In this circuit, ask yourself what you know and what you want to know. There are four nodes in the circuit, but there are not four unknowns in this problem! In fact, you already know one node voltage is 8v and one node voltage is -1v. So, you will need to find two equations that will allow you to solve for v2 and v3, the two unknowns. No use writing kircoffs current law at the nodes with the voltage sources, because there is no way you can determine the currents that these sources may be generating. The two equations that you need are kircoffs current law at the the v2 and v3 nodes.

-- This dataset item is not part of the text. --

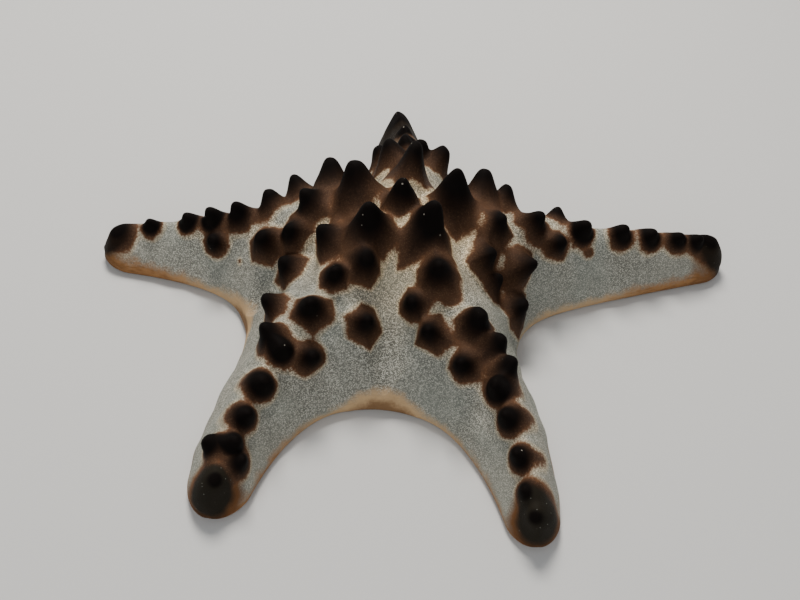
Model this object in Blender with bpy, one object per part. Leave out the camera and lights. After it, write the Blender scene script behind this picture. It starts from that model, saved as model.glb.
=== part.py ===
"""Horned sea star (Protoreaster nodosus), life size, lying flat on the floor.

The body is one continuous surface: five roof-shaped arms round a domed disc, described in
plan by each arm's own axis and in height by each arm's roof, smoothly joined in the valleys.
It is parted into a disc and five arms by thin cuts, and each horn is joined to its part.

Metres, +Z up. The underside lies at z = 0 and the origin is at the middle of the footprint.
"""
from math import cos, exp, hypot, pi, radians, sin, sqrt, tan

import bmesh
import bpy
from mathutils import Matrix, Vector

# ---- driving dimensions ------------------------------------------------------------------
DISC_CENTRE = Vector((-0.0069, 0.0040, 0.0))  # mouth axis, measured from the footprint's middle

# Each arm: heading in degrees, length along its axis, sideways sweep of its tip to its left,
# and the radius and the height of its tip.
ARMS = {
    "arm_right": (14.5, 0.146, -0.003, 0.0100, 0.0150),
    "arm_back": (88.5, 0.1105, 0.0105, 0.0085, 0.0165),
    "arm_left": (167.0, 0.129, 0.012, 0.0112, 0.0120),
    "arm_front_left": (231.5, 0.128, 0.0235, 0.0112, 0.0155),
    "arm_front_right": (303.5, 0.129, -0.020, 0.0095, 0.0155),
}
# Distance from the centre to the notch between each arm and the next one round.
NOTCHES = {
    "arm_right": 0.060,
    "arm_back": 0.060,
    "arm_left": 0.065,
    "arm_front_left": 0.060,
    "arm_front_right": 0.055,
}
BASE_HALF_WIDTH = 0.0212  # arm's half width where its taper starts
SWEEP_START = 0.058  # distance from the centre where the arms start to bend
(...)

So, this is not a problem with 4 equations in 4 unknowns, it is a problem with two equations in two unknowns. ( easy to solve without a computer)

If \$YV = I\$ is your given system, and you are looking for the currents through the resistors (=vector \$I\$) you simply have to multiply matrix \$Y\$ by vector \$V\$ (given voltages).

When you know the current through the resistor, you get the voltage across by Ohm's law.

The matrix equation is what most of the circuit calculation software use to solve circuits. It's derived from the KCL with application of Ohm's law to substitute \$I_{ab} = 1/Z_{ab}(V_a-V_b)\$ for all branches with impedance. One node is usually selected as "ground" where voltage is zero and so you have no equation for it, but have admittance to ground in the diagonal elements of the matrix. If a circuit has current sources they are accounted in the KCL. If a circuit has a voltage source, it's not an issue because the voltage source produce some current, so we just treat the current as unknown and write the KCL anyway.

Back to your problem.

You may notice that in your equations the 2nd and the 3rd may be solved separately to find \$V_2\$ and \$V_3\$. System of two equations is easy to solve by hand. Then you may as well solve the rest of the equations to find \$I_1\$ and \$I_2\$.

What happens is you effectively replace your left and right source with their Norton's equivalents to get a simple circuit with two unknown voltages.